Allan JACOBSEN today becomes Scotland’s joint most-capped prop forward along with Tom Smith and one of the players he overtook along the way was David Hilton. Hilts may have pulled on the Test jersey for the last time in 2002 but earlier this season he attended a stag party north of the Border and turned out for a Watsonian XV at Linlithgow while telling old mates like Danny Moussa, who spent a season with him at Bristol, that as a Twickenham development officer, he gets a load of free kit ... which he often gives away as he prefers to wear his Scotland gear! You can take the man out of Scotland but . .

Chris PATERSON, even though he has now retired from Test rugby, was in typically self-effacing mood as he admitted nervousness about being asked to deliver the match ball this afternoon so that the crowd could show appreciation for his efforts. “I think this makes me the most experienced ball boy in rugby,” Paterson told BBC Five Live.

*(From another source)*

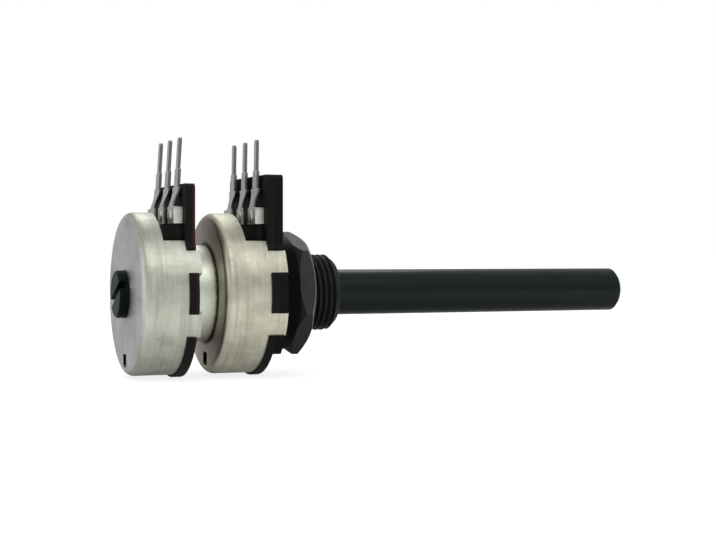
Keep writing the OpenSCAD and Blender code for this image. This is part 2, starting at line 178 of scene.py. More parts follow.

Had the deal gone through, former New Zealand flanker Chris Masoe could have been playing pro rugby in Scotland but, after a visit to Glasgow, he made his apologies and left, which was a pity. We would have enjoyed learning whether a comment attributed to Masoe when the All Blacks visited Egypt on their way to Europe was a one-off. It is part of rugby lore that when asked if he’d been to The Pyramids, Masoe supposedly replied: “I can’t remember which clubs we visited.”